--- Start Data ---

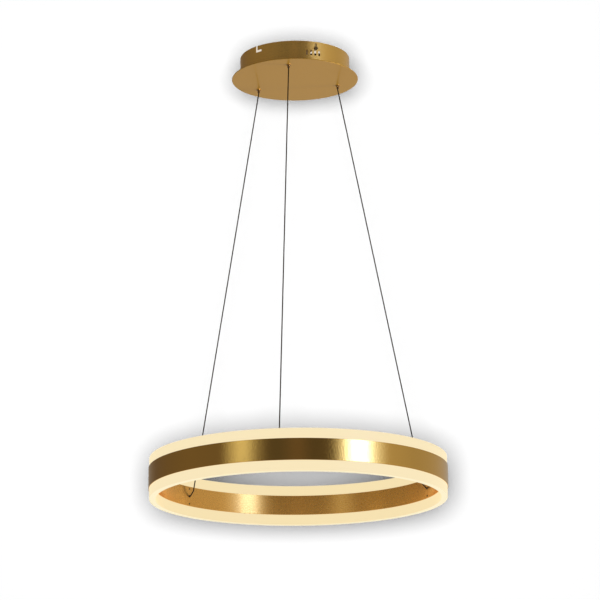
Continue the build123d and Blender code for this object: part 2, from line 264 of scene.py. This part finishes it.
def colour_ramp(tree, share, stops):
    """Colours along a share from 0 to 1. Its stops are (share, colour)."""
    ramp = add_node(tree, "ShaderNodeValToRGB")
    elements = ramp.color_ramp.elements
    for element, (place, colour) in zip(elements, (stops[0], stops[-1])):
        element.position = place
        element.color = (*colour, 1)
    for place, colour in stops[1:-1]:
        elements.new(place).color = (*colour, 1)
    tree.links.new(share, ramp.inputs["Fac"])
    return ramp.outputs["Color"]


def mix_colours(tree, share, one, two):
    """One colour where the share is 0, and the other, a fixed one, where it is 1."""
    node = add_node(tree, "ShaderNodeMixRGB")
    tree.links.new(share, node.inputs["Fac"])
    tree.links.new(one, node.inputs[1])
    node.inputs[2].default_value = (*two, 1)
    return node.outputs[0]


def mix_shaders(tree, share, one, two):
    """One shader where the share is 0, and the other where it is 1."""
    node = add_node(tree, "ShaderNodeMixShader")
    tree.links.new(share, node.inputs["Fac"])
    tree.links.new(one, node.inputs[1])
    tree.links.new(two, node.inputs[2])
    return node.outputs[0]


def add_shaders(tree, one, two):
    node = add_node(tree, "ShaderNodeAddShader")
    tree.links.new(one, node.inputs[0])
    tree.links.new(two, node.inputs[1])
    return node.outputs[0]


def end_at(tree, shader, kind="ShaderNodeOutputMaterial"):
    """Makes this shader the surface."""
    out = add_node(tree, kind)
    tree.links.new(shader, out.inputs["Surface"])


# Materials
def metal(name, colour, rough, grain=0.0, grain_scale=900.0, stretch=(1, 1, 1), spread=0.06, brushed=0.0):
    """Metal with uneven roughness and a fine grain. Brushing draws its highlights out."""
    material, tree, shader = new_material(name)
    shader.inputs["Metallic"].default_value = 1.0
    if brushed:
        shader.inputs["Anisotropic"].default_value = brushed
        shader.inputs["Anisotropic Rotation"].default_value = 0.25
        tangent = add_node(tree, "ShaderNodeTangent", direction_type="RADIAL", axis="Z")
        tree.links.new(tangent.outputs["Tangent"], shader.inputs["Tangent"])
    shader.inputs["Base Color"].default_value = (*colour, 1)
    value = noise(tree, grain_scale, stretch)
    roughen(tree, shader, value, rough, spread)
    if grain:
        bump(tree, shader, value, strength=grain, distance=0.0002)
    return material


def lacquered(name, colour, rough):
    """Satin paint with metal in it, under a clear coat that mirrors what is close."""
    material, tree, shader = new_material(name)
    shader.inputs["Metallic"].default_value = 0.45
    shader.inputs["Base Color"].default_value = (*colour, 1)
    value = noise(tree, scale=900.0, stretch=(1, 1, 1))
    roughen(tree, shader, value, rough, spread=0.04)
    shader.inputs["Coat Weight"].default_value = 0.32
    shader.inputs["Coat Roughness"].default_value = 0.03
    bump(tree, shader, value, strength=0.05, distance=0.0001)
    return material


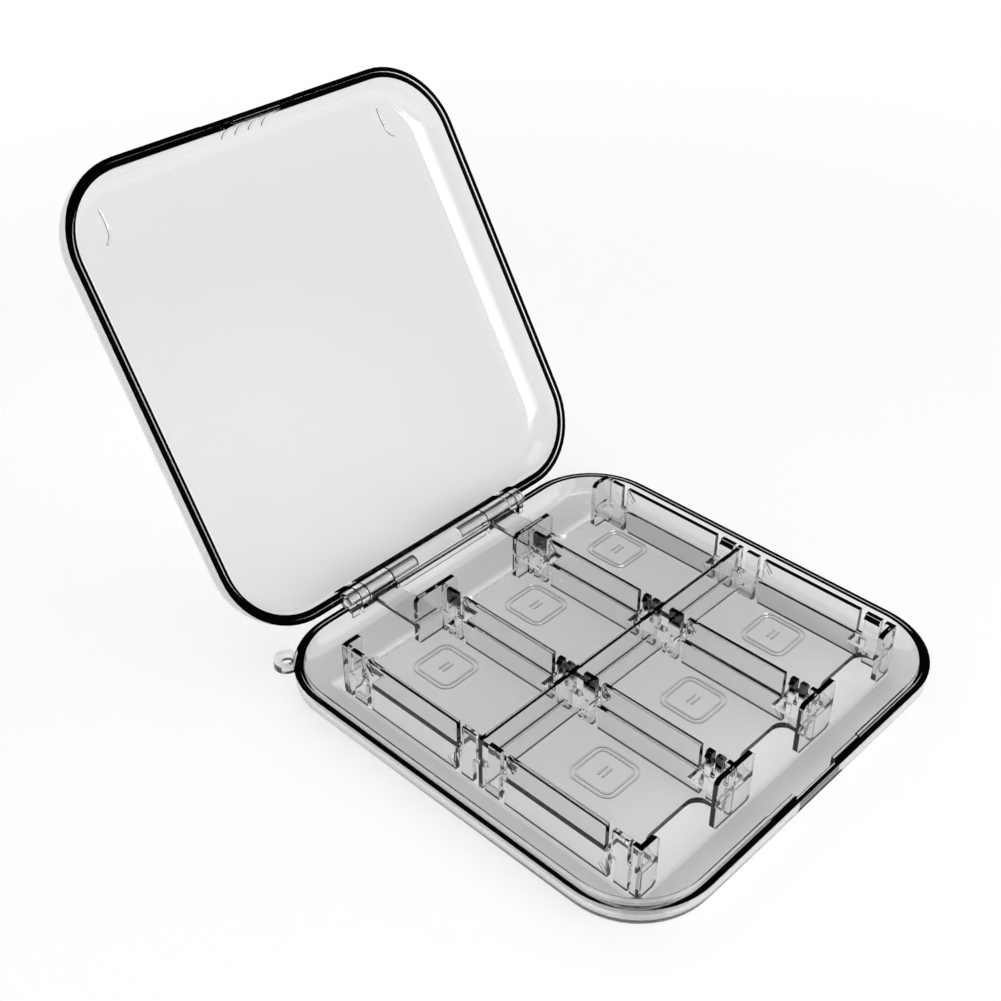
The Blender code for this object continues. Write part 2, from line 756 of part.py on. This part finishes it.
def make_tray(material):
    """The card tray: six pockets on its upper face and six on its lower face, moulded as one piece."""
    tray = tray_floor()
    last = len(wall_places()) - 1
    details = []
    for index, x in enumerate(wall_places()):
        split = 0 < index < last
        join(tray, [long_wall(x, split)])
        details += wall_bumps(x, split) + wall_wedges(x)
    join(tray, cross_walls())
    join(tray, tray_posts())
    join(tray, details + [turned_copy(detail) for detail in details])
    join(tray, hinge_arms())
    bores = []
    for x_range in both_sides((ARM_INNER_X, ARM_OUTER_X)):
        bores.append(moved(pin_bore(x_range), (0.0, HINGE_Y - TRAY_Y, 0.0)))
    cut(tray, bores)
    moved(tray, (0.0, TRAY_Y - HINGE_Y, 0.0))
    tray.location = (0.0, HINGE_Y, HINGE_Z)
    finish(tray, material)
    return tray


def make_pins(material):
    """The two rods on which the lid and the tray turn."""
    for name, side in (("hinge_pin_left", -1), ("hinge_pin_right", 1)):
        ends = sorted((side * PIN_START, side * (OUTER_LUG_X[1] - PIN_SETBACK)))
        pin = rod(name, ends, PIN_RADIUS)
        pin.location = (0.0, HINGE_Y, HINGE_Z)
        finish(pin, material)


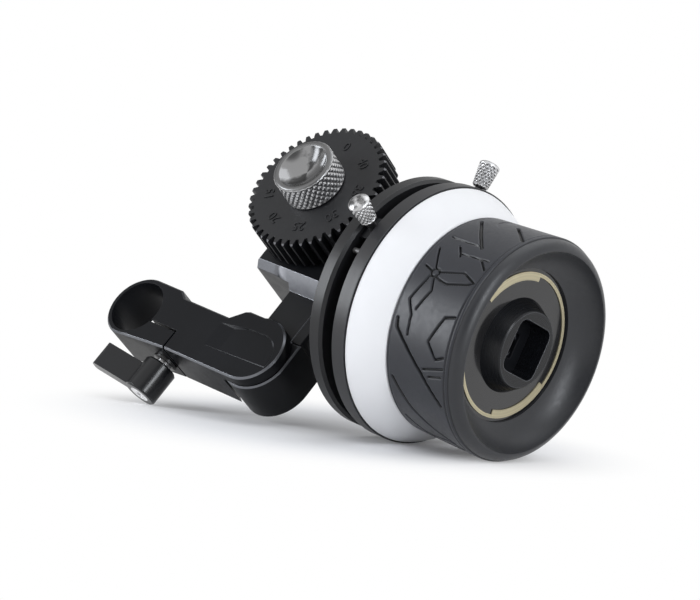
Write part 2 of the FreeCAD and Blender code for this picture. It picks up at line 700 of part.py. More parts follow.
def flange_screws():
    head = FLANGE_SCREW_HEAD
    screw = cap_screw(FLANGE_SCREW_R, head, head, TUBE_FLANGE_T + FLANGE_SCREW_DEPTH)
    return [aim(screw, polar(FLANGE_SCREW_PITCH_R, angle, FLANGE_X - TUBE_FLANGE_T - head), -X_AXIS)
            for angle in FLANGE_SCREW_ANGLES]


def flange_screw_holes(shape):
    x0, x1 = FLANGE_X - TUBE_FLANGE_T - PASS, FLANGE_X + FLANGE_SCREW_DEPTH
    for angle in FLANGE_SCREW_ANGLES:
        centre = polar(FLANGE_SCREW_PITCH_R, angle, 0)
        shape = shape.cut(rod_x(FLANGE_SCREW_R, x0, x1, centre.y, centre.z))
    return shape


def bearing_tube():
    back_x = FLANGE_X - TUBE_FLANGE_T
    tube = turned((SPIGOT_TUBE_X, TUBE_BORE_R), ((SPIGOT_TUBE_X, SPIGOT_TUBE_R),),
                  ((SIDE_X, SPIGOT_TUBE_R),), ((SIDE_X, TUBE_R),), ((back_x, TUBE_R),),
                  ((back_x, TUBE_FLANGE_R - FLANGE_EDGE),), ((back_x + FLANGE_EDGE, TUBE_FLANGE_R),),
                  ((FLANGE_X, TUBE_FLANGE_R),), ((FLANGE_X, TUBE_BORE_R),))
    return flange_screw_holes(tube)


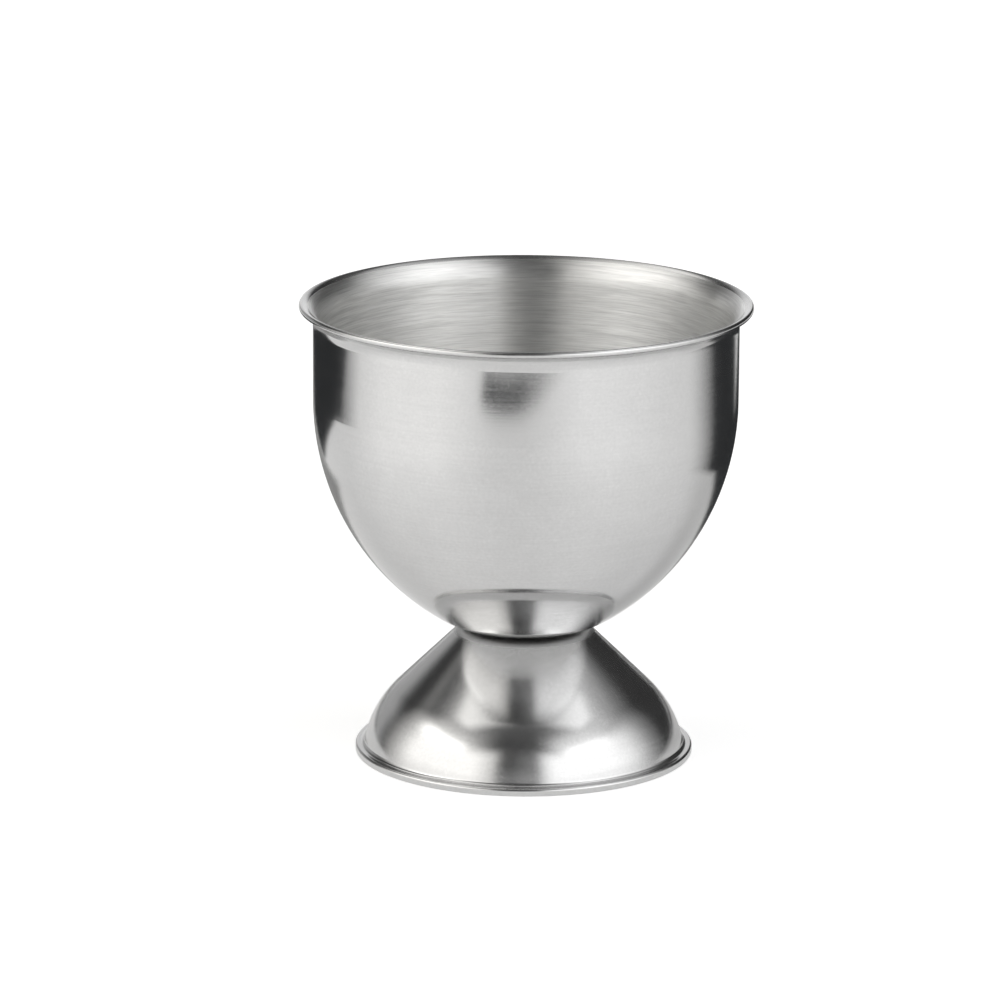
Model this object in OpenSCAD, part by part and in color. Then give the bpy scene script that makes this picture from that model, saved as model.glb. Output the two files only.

--- End Data ---

**Instruction**.
Above are the records. Print exactly, and only, the lines from the line with "The Blender code" to the line with "finish(pin, material)", both inclusive.

**Solution below**.
The Blender code for this object continues. Write part 2, from line 756 of part.py on. This part finishes it.
def make_tray(material):
    """The card tray: six pockets on its upper face and six on its lower face, moulded as one piece."""
    tray = tray_floor()
    last = len(wall_places()) - 1
    details = []
    for index, x in enumerate(wall_places()):
        split = 0 < index < last
        join(tray, [long_wall(x, split)])
        details += wall_bumps(x, split) + wall_wedges(x)
    join(tray, cross_walls())
    join(tray, tray_posts())
    join(tray, details + [turned_copy(detail) for detail in details])
    join(tray, hinge_arms())
    bores = []
    for x_range in both_sides((ARM_INNER_X, ARM_OUTER_X)):
        bores.append(moved(pin_bore(x_range), (0.0, HINGE_Y - TRAY_Y, 0.0)))
    cut(tray, bores)
    moved(tray, (0.0, TRAY_Y - HINGE_Y, 0.0))
    tray.location = (0.0, HINGE_Y, HINGE_Z)
    finish(tray, material)
    return tray


def make_pins(material):
    """The two rods on which the lid and the tray turn."""
    for name, side in (("hinge_pin_left", -1), ("hinge_pin_right", 1)):
        ends = sorted((side * PIN_START, side * (OUTER_LUG_X[1] - PIN_SETBACK)))
        pin = rod(name, ends, PIN_RADIUS)
        pin.location = (0.0, HINGE_Y, HINGE_Z)
        finish(pin, material)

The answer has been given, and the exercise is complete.